In 1912, through the noble and tender affection of a friend, not of our Order, for one of our elder Brethren, our Lodge became the possessor of an autograph letter with the signature of our distinguished Patron, General Lafayette; which was presented to one of our Past Masters, and with the permission of the donor was given to our Lodge. This is our most treasured possession and is carefully preserved in a suitable mahogany casket and is exhibited on all occasions of importance in which our Lodge is able to participate.

Brother Edwin C. Miles, one of the charter members, was a physician long settled in Roxbury, of great experience in his chosen profession, and widely and favorably known in that region. He held no important office in the Lodge, but was known for his quiet benevolence and his many silent efforts for the benefit of his fellow-citizens. His active life extended over more than two generations of human life, and his presence did much to facilitate the entrance of many of his fellows into the world, and doubtless was also extended to smooth the way at the end of life to those passing out of it. He had a most kindly face, and was a particular favorite with children.

Brother Christian Burbann Graves, another charter member, was for many years a seafaring man, being captain of a large vessel, and making long voyages to distant parts of the globe. During his stay on shore, Brother Graves made his home with Rt. Wor. Brother Danforth, who was a relative, and probably was thus included among those who applied to the Grand Lodge for a Charter for Lafayette Lodge. He was a most amiable man, an earnest example of what a Mason should be and a kind and considerate friend. After Brother Graves retired from active life at sea he made his home at the house of Rt. Wor. Brother Danforth, and after the decease of Brother Danforth, when his home had passed into the hands of his son-in-law, Wor. Brother S. Everett Tinkham, Brother Graves continued to reside there, and there died.

Rev. Joseph Eayrs Barry was one of the elder members of Lafayette Lodge, being entered on its membership April 8, 1872. He was for more than half a century connected with the Children's Mission Home, and was active in the benevolent work of that great charity. Many men, later distinguished in important walks of life, have been aided in their earlier years by this good man, and have often borne testimony to his truly Christian character. He was for more than forty years the Chaplain of Lafayette Lodge, where his life was ever a guide to his Brethren, his presence an inspiration, and his word a benediction. He died full of years and honors, July 26, 1912. Brethren of Lafayette Lodge performed the dignified service of the Masonic Burial over his remains, and provided an escort to his final resting-place. Peace be to his blessed memory. Amen.
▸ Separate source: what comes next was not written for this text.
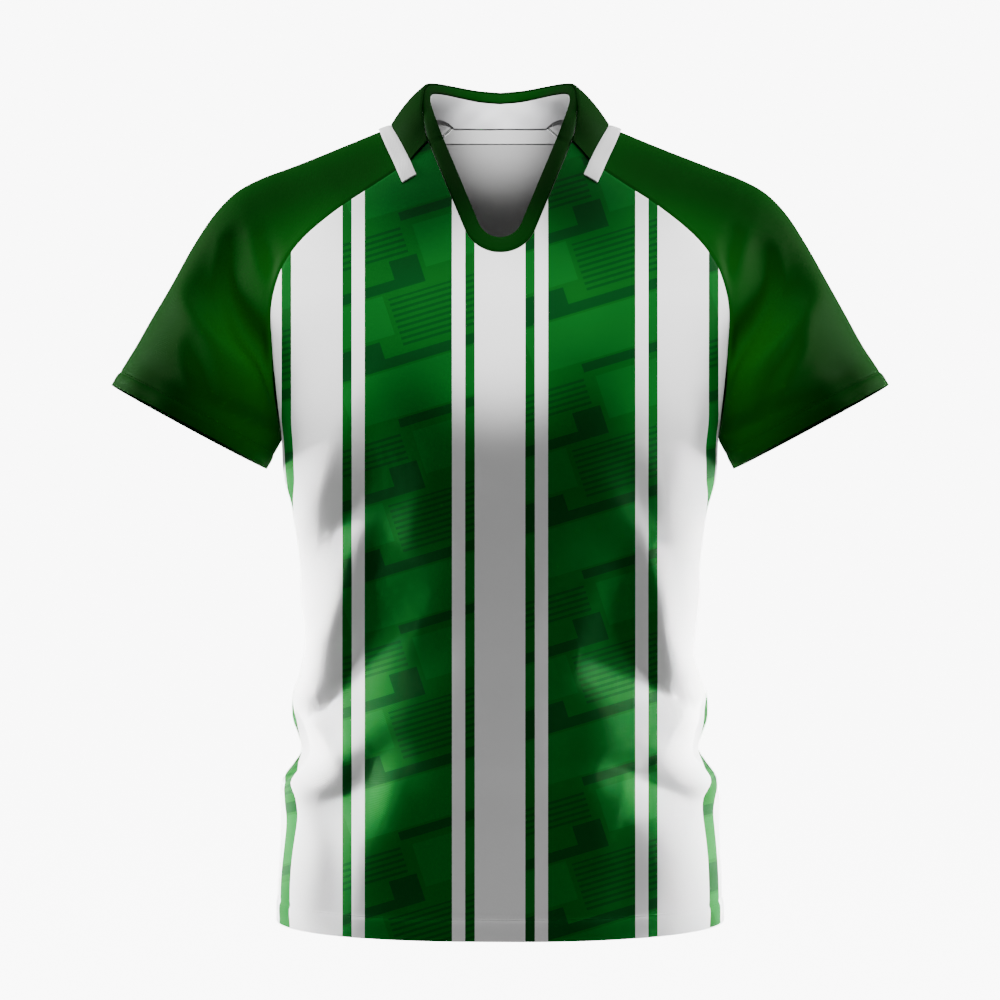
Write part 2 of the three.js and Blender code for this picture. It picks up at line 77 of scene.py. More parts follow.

Our Lodge also took an active part in the plans and designs for the New Masonic Temple in Roxbury, which was erected by one of our Past Masters, and is a credit to the Institution of Masonry, and an ornament to Roxbury. This edifice occupies a noble site on Warren Street, and is an object of pride and admiration to the residents of that section of our city. This stately building was completed at the expense of the Brethren of Roxbury and vicinity, and has fully satisfied the requirements of our Order and is at present owned by the various Masonic bodies located in Roxbury. From its central location it is also very popular as a place of meeting for many organizations not strictly Masonic, it being admirably adapted to the requirements of the various societies, conventions, and other gatherings of similar character which meet in Roxbury.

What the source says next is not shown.